Perhaps ‘in control’ is the common thread that better links Teuila to her typical character? “I think it’s really important for young women out there to see these kinds of roles played by women – nowadays more than ever,” she says by way of agreement.

If the implication is that serious roles for female actors have, for a long time, been rather limited, Teuila’s half-Samoan heritage has seen her doubly pigeonholed.

“Until quite recently,” she explains, “when they wrote a doctor or someone of status, they automatically meant white, unless it was intrinsic to her story that she came from somewhere, in which case she’d be an ‘ethnicity-specified doctor’, and you might get a look in. Otherwise, you were excluded from the process before it’d even begun.”

It’s a testament to Teuila’s fortitude and talent that despite this troubling set of circumstances, she’s never struggled to secure work. If anything, she could have done with a little less of it at times. The week before our interview, she took five days’ leave and jetted off to Samoa – her first holiday in eight years.

Teuila plays prison superintendent and CEO Angela Lafferty in The Brokenwood Mysteries.

“It’s wild. Almost incomprehensible,” she says. “In all that time I’ve just gone from project to project, non-stop, to a point where I couldn’t even think about it, I just had to keep going.”

The brief reprieve reminded her that breathing space is a non-negotiable for her. “That’s something I have to manage really well to keep from imploding,” she says. “Not just physically, but mentally. There’s some real conscious effort behind that.”

For now, staying single is a big part of this strategy. “It’s the only way I could do it. If I was trying to maintain a romantic relationship during this relentless period of my life I think it would push me over the edge. It’s like, this is my time to do me.”

Her happy place

In any case, alone for Teuila does not mean lonely. Ask her ex-fiancé-turned-flatmate Oscar Kightley, whose 50th birthday was the excuse for the five-day fiesta in Samoa.

“Sometimes it’s just better the devil you know!” she laughs, with regards to the pair’s unconventional living arrangement. Indeed, a love match they might not have been, but you couldn’t ask for greater compatibility. “We work in the same industry at the same kind of pace, and we have very similar lifestyles and share the same friends,” says Teuila.
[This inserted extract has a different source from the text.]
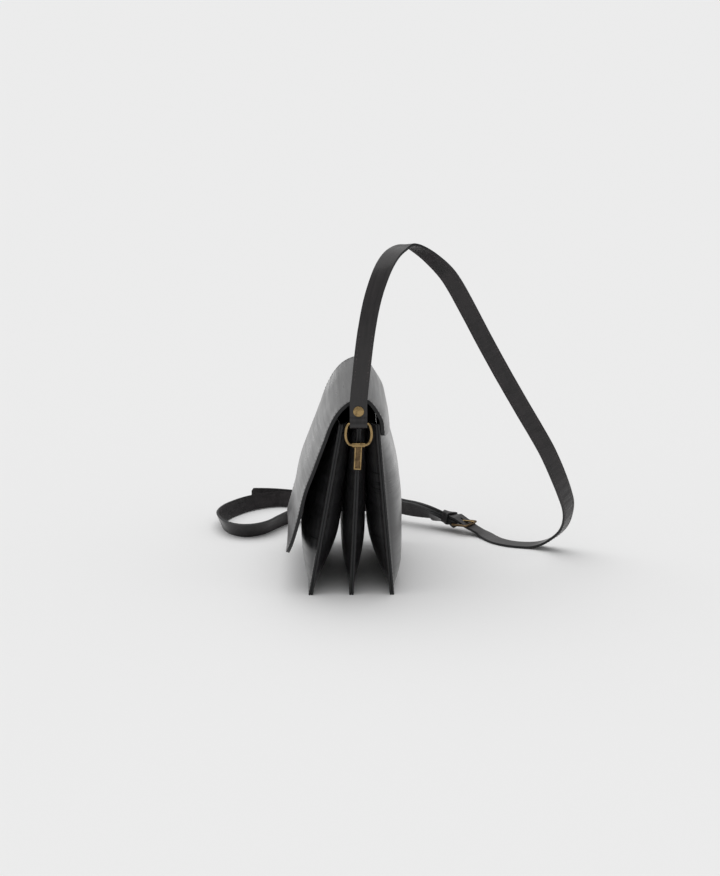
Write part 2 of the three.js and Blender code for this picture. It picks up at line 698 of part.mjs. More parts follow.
// Rivet through the doubled strap, made along +Z with its dome up and the strap's middle at zero
function rivetGeometry() {
  const reach = strapLeather + touch / 2 + wireFit;
  const head = rivetHead / 2;
  const post = rivetPost / 2;
  const cap = rivetCap / 2;
  const profile = [
    [0, -reach - rivetCapThickness],
    [cap, -reach - rivetCapThickness],
    [cap, -reach],
    [post, -reach],
    [post, reach],
    [head, reach],
  ];
  for (const share of [0.4, 0.7, 0.9]) {
    profile.push([head * Math.cos(Math.asin(share)), reach + rivetDome * share]);
  }
  profile.push([0, reach + rivetDome]);
  const geometry = new THREE.LatheGeometry(profile.map(([x, y]) => new THREE.Vector2(x, y)), 16);
  geometry.rotateX(Math.PI / 2);
  return geometry;
}

function placeAlong(geometry, direction, centre) {
  const turn = new THREE.Quaternion().setFromUnitVectors(new THREE.Vector3(0, 0, 1), direction);
  geometry.applyQuaternion(turn);
  geometry.translate(centre.x, centre.y, centre.z);
  return geometry;
}

// Where the rivet's middle lies: between the two layers of the fold
function rivetPlace(ring, mainOffset) {
  const between = mainOffset - (strapLeather + touch) / 2;
  return ring.bar.clone().addScaledVector(ring.away, rivetDistance).addScaledVector(ring.grain, between);
}

function rivetHole(direction, centre) {
  const radius = rivetPost / 2 + wireFit;
  const hole = new THREE.CylinderGeometry(radius, radius, 6 * strapLeather, 16);
  hole.rotateX(Math.PI / 2);
  return placeAlong(hole, direction, centre);
}

const nearRing = ringAt(1);
const farRing = ringAt(-1);
const closedOffset = strapLeather + touch - foldRadius;

// Buckle frame of reference: out points from the heel bar to the front bar, side lies along the bars
const buckleAngle = THREE.MathUtils.degToRad(buckleTurn);
const buckleOut = new THREE.Vector3(Math.cos(buckleAngle), Math.sin(buckleAngle), 0);
const buckleUp = new THREE.Vector3(0, 0, 1);
const buckleSide = buckleOut.clone().cross(buckleUp);
const heelBar = new THREE.Vector3(buckleAlong, buckleAcross, buckleHeight);
const heelRadius = buckleWire / 2 + wireFit + strapLeather / 2;

function atBuckle(out, up) {
  return heelBar.clone().addScaledVector(buckleOut, out).addScaledVector(buckleUp, up);
}

// Buckle strap: fold at the heel bar, the loop on the surface, the rise and the fold at the far ring
function buckleStrapMain() {
  const points = [atBuckle(0, heelRadius), atBuckle(-5, heelRadius), atBuckle(-11, heelRadius + 0.6)];
  const faces = [buckleUp.clone(), new THREE.Vector3(-0.12, 0.06, 1), new THREE.Vector3(-0.3, 0.18, 0.95)];
  for (const row of loopRoute) {
    points.push(routePoint(row));
    faces.push(vectorOf(row));
  }
  const start = points[points.length - 1];
  const joinOffset = foldRadius;
  const target = farRing.bar.clone().addScaledVector(farRing.grain, joinOffset);
  for (const row of riseRoute) {
    points.push(new THREE.Vector3(
      THREE.MathUtils.lerp(start.x, target.x, row.along),
      THREE.MathUtils.lerp(start.y, target.y, row.across),
      THREE.MathUtils.lerp(start.z, target.z, row.up),
    ));
    faces.push(vectorOf(row));
  }
  for (const distance of [26, 20, 13, 6.5, 0]) {
    points.push(target.clone().addScaledVector(farRing.away, distance));
    faces.push(farRing.grain.clone());
  }
  return stationsAlong(points, faces, 3, 4);
}

function reversed(stations) {
  const turned = ({ point, tangent, face }) => ({ point, tangent: tangent.clone().negate(), face });
  return stations.map(turned).reverse();
}

const buckleMain = buckleStrapMain();

function buckleStrap() {
  const heelAway = buckleOut.clone().negate();
  const heelFold = foldedLayer(buckleMain, heelBar, heelAway, buckleUp, heelRadius, heelFoldLength);
  const farMain = reversed(buckleMain);
  const { bar, away, grain } = farRing;
  const farFold = reversed(foldedLayer(farMain, bar, away, grain, foldRadius, foldLength));
  const geometry = band([...heelFold, ...buckleMain, ...farFold], strapWidth, strapLeather);
  const slotWidth = prongWire + 2 * touch;
  const slot = boxGeometry(buckleLength, slotWidth, 4 * heelRadius, [heelRadius + touch, 0, 0]);
  placeAtBuckle(slot);
  const hole = rivetHole(farRing.grain, rivetPlace(farRing, foldRadius));
  return cut(geometry, [slot, hole]);
}

function placeAtBuckle(geometry) {
  const basis = new THREE.Matrix4().makeBasis(buckleOut, buckleSide.clone().negate(), buckleUp);
  geometry.applyMatrix4(basis);
  geometry.translate(heelBar.x, heelBar.y, heelBar.z);
  return geometry;
}

// Hole strap: fold at the near ring, the arch, under the front bar, over the heel bar, and its tail
const frontBarUp = buckleRise;
const underFront = frontBarUp - buckleWire / 2 - wireFit - strapLeather / 2;
const overHeel = heelRadius + strapLeather + tailGap;

function nearFoldPoints() {
  return [0, 1, 2, 3, 4, 5, 6.5, 10, 20].map((distance) => nearRing.bar.clone()
    .addScaledVector(nearRing.away, distance)
    .addScaledVector(nearRing.grain, foldSpread(distance, foldRadius) - foldRadius));
}

// The stretch that lies on top of the buckle strap, from the heel bar through the keeper
function stackedStations() {
  const stacked = [];
  for (const station of buckleMain.map(squareUp)) {
    if (station.point.y < stackEnd * loopReach) {
      break;
    }
    const point = station.point.clone().addScaledVector(station.face, strapLeather + tailGap);
    stacked.push({ point, tangent: station.tangent, face: station.face });
  }
  return stacked;
}

function holeStrapMain() {
  const points = nearFoldPoints();
  const faces = points.map(() => nearRing.grain.clone());
  for (const row of archRoute) {
    const point = routePoint(row);
    point.z = (strapLeather + touch) / 2 + row.up * (archHeight - strapLeather / 2);
    points.push(point);
    faces.push(vectorOf(row));
  }
  const toBuckle = [
    [buckleLength + approachLength, strapLeather / 2 + approachLift - buckleHeight],
    [buckleLength, underFront],
    [buckleLength / 2, (underFront + overHeel) / 2],
  ];
  for (const [out, up] of toBuckle) {
    points.push(atBuckle(out, up));
    faces.push(new THREE.Vector3(out > buckleLength ? -0.12 : 0, 0, 1));
  }
  const stacked = stackedStations();
  const lead = stationsBetween(points, faces, null, stacked, 2);
  const tailPoints = tailRoute.map(routePoint);
  const tail = stationsBetween(tailPoints, tailRoute.map(vectorOf), stacked, null, 4);
  return [...lead, ...stacked, ...tail];
}

function holeStrap() {
  const main = holeStrapMain();
  const fold = foldedLayer(main, nearRing.bar, nearRing.away, nearRing.grain, foldRadius, foldLength);
  const geometry = band([...fold, ...main], strapWidth, strapLeather);
  const slotLength = buckleLength * 0.62;
  const slotPlace = [buckleLength * 0.52, 0, 1.6];
  const slot = boxGeometry(slotLength, prongWire + 2 * touch, 4 * strapLeather, slotPlace);
  placeAtBuckle(slot);
  const hole = rivetHole(nearRing.grain, rivetPlace(nearRing, closedOffset));
  return cut(geometry, [slot, hole]);
}

// Buckle frame: a wire rectangle with round corners, its front bar lifted above its heel bar
function buckleFrame() {
  const halfWidth = strapWidth / 2 + buckleFit + buckleWire / 2;
  const corner = buckleWire * 0.7;
  const outline = [];
  const far = buckleLength - corner;
  const wide = halfWidth - corner;
  const corners = [[far, wide, 0], [corner, wide, 1], [corner, -wide, 2], [far, -wide, 3]];
  for (const [out, side, quarter] of corners) {
    for (let i = 0; i <= 3; i += 1) {
      const angle = (Math.PI / 2) * (quarter + i / 3);
      outline.push(new THREE.Vector2(out + corner * Math.cos(angle), side + corner * Math.sin(angle)));
    }
  }
  const geometry = bentWire(outline, buckleWire, 8);
  const tilt = Math.atan(buckleRise / buckleLength);
  const toBuckle = new THREE.Matrix4().makeBasis(
    new THREE.Vector3(0, 0, 1),
    new THREE.Vector3(1, 0, 0),
    new THREE.Vector3(0, 1, 0),
  );
  geometry.applyMatrix4(toBuckle);
  geometry.applyMatrix4(new THREE.Matrix4().makeRotationY(-tilt));
  return placeAtBuckle(geometry);
}

// Prong: wrapped round the heel bar, up through the strap and resting on the front bar
function buckleProng() {
  const wrap = buckleWire / 2 + wireFit + prongWire / 2;
  const rest = frontBarUp + buckleWire / 2 + touch + prongWire / 2;
  const points = [];
  const start = -Math.PI * 0.55;
  const stop = Math.PI * 1.28;
  const turns = 12;
  for (let i = 0; i <= turns; i += 1) {
    const angle = start - ((stop - Math.PI * 0.05) * i) / turns;
    points.push(new THREE.Vector3(wrap * Math.cos(angle), 0, wrap * Math.sin(angle)));
  }
  points.push(new THREE.Vector3(buckleLength * 0.5, 0, THREE.MathUtils.lerp(wrap, rest, 0.6)));
  points.push(new THREE.Vector3(buckleLength, 0, rest));
  points.push(new THREE.Vector3(buckleLength + prongOverhang, 0, rest));
  const path = new THREE.CatmullRomCurve3(points, false, 'centripetal');
  const section = new THREE.Shape();
  section.absarc(0, 0, prongWire / 2, 0, 2 * Math.PI, false);
  const geometry = new THREE.ExtrudeGeometry(section, {
    steps: 24,
    curveSegments: 3,
    extrudePath: path,
    bevelEnabled: false,
  });
  return placeAtBuckle(geometry);
}

// Keeper: a leather loop round both straps, following their twist
function keeperLoop() {
  let travelled = 0;
  const stations = [];
  for (let i = 1; i < buckleMain.length; i += 1) {
    travelled += buckleMain[i].point.distanceTo(buckleMain[i - 1].point);
    if (Math.abs(travelled - keeperDistance) <= keeperWidth / 2) {
      stations.push(squareUp(buckleMain[i]));
    }
  }
  const above = strapLeather * 1.5 + tailGap + keeperFit;
  const below = strapLeather * 1.5 + touch + keeperFit;
  const half = strapWidth / 2 + keeperFit;
  const corners = [
    [half, above],
    [half + touch, 0],
    [half, -below],
    [0, -below - touch],
    [-half, -below],
    [-half - touch, 0],
    [-half, above],
    [0, above + touch],
  ];
  const place = (station, side, up, grow) => {
    const across = station.tangent.clone().cross(station.face);
    const outX = side + Math.sign(side) * grow * (Math.abs(side) > 0 ? 1 : 0);
    const outY = up + Math.sign(up) * grow * (Math.abs(up) > 0 ? 1 : 0);
    return station.point.clone().addScaledVector(across, outX).addScaledVector(station.face, outY);
  };
  const sections = corners.map(([side, up]) => [
    ...stations.map((station) => place(station, side, up, 0)),
    ...stations.slice().reverse().map((station) => place(station, side, up, keeperLeather)),
  ]);
  return loft(sections, true);
}

const pockets = [['front_pocket', -1], ['middle_pocket', 0], ['back_pocket', 1]];
for (const [name, pocket] of pockets) {
  addPiece(`${name}_front_panel`, pocketPanel(pocket, -1), leather);
  addPiece(`${name}_back_panel`, pocketPanel(pocket, 1), leather);
}
addPiece('flap', flap(), leather);
addPiece('hole_strap', holeStrap(), leather);
addPiece('buckle_strap', buckleStrap(), leather);
addPiece('keeper_loop', keeperLoop(), leather);
const ends = [['near', 1, nearRing, closedOffset], ['far', -1, farRing, foldRadius]];
for (const [name, end, ring, offset] of ends) {
  addPiece(`${name}_ring`, endRing(end), brass);
  addPiece(`${name}_clip`, endClip(end), brass);
  addPiece(`${name}_rivet`, placeAlong(rivetGeometry(), ring.grain, rivetPlace(ring, offset)), brass);
}
addPiece('buckle_frame', buckleFrame(), brass);
addPiece('buckle_prong', buckleProng(), brass);

// The origin is the middle of the whole object's footprint, on the surface that it stands on
const bounds = new THREE.Box3().setFromObject(group);
const middle = bounds.getCenter(new THREE.Vector3());
group.position.set(-middle.x, -middle.y, -bounds.min.z);

export default group;
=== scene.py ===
import math

import bmesh
import bpy
from mathutils import Matrix, Vector, noise


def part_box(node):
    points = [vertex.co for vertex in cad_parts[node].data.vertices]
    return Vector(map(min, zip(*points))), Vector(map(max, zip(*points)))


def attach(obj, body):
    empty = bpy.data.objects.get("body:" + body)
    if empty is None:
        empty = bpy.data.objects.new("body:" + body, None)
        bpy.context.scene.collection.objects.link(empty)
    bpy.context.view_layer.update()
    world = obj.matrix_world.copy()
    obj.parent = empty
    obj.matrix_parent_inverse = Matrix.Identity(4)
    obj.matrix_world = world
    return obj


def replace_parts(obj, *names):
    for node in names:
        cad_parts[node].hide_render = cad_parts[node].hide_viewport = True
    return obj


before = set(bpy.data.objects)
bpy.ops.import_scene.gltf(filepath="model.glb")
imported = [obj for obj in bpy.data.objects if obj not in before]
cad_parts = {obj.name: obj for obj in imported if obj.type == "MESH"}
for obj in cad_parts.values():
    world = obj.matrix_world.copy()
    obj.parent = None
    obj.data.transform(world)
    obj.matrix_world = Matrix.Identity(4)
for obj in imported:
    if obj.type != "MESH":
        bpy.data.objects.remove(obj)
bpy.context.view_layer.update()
print("frame loaded")

# Sizes are in millimetres as the maker would read them, and are made metres where a mesh is placed.
millimetre = 0.001

bag = {
    "length": 176, "pocketHeight": 163, "pocketLeather": 1.75, "shownLeather": 2.0, "seamMargin": 4,
    "footSpacing": 37.8, "rimSpacing": 16.5, "rimLean": 7.4, "frontSwell": 16.2, "backSwell": 15.1,
    "innerSwell": 17.5, "middleSwell": 11, "middleShare": 0.37, "sewnGap": 0.36, "touch": 0.3,
    "barrelHeight": 145.3, "fullnessPower": 4, "fullnessEase": 0.8, "limitPower": 8,
}
halfLength = bag["length"] / 2
halfSeam = (bag["pocketLeather"] + bag["sewnGap"]) / 2

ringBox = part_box("near_ring")
placeX = (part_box("flap")[0].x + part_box("flap")[1].x) / 2
barrelLean = bag["rimLean"] * bag["barrelHeight"] / bag["pocketHeight"]
placeY = (ringBox[0].y + ringBox[1].y) / 2 - barrelLean * millimetre
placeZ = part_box("middle_pocket_front_panel")[0].z


def toFrame(p):
    return Vector((p[0] * millimetre + placeX, p[1] * millimetre + placeY, p[2] * millimetre + placeZ))


# Curves through given points

def cubic(p0, p1, p2, p3, w, even):
    if even:  # passes with spacing taken from the distances between the points
        d0 = (p0 - p1).length_squared ** 0.25
        d1 = (p1 - p2).length_squared ** 0.25
        d2 = (p2 - p3).length_squared ** 0.25
        d1 = d1 if d1 > 1e-4 else 1
        d0 = d0 if d0 > 1e-4 else d1
        d2 = d2 if d2 > 1e-4 else d1
        t1 = ((p1 - p0) / d0 - (p2 - p0) / (d0 + d1) + (p2 - p1) / d1) * d1
        t2 = ((p2 - p1) / d1 - (p3 - p1) / (d1 + d2) + (p3 - p2) / d2) * d1
    else:
        t1, t2 = (p2 - p0) * 0.5, (p3 - p1) * 0.5
    return p1 + t1 * w + (p2 * 3 - p1 * 3 - t1 * 2 - t2) * w ** 2 + (p1 * 2 - p2 * 2 + t1 + t2) * w ** 3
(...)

“So our theory is that it’ll work until it doesn’t. And if and when things change, we’ll deal with them. But right now it’s really easy.” Incredibly, not even overnight guests are a source of awkwardness, with the exes entirely supportive of each other’s romantic pursuits.

Not that Teuila lives life on anyone’s terms but her own, especially when it comes to her sexuality. Famously outspoken on the subject whether she’s defending her own choices or championing sexual empowerment for all women, her path to total sexual freedom prevailed both because of and in spite of her conservative upbringing.

“I’ve always been innately sexual,” she begins. “But I was raised to believe that sex had to go hand-in-hand with relationships, if not marriage. Then suddenly I was an adult woman, not in a relationship, and I was like, this isn’t going to work! I need to get it from somewhere.”

This meant recalibrating her ideas around casual sex.

“Initially I really struggled to give myself the permission to do it. Then I realised it’s because as a woman, I’ve been conditioned to think this is wrong from the very beginning. So I had to free myself from that way of thinking, and as soon as I did – and enjoyed the experience – I thought, I need to tell every woman I know, ‘Don’t feel guilty! We’re allowed to do this! It’s fine!'”

It hasn’t always been fine. In 2014, when an intimate video featuring Teuila and then-Warriors player Konrad Hurrell was leaked online, the fallout was not only significant, but significantly one-sided.

At the time, Teuila addressed the public shaming she was subjected to, using it as evidence that more work needs to be done to normalise female sexuality. Today, she has a number of projects in the pipeline that speak to this need.

“We’re living in an age where there’s all this dialogue around female empowerment, sexuality and consent, and that’s great,” she says. “But a lot of the work out there is about supporting the women who say ‘No’. My work is around supporting the women who say ‘Yes'”.

Open discussion around ‘saying yes’ is something Teuila practises with her 27-year-old son Jared, who she had at 17.

“Deviancy comes from secrecy,” she says, pointing out that her life would almost certainly have unfolded differently if sex had been talked about in her parents’ household.

“So for us, no topic is off-limits. And in fact in this #MeToo era with all the stories in the news, it’s heartily encouraged.”

Some of her proudest parenting moments have come from watching her son and his friends respond to such stories with maturity and compassion.

“We have to remember that the majority of men are good,” she says. “They’ve been raised by women. They’ve been raised to respect women. They’re loving, sensitive, vulnerable, emotional young men. They get it. And they’re equally as horrified by the things that go on.”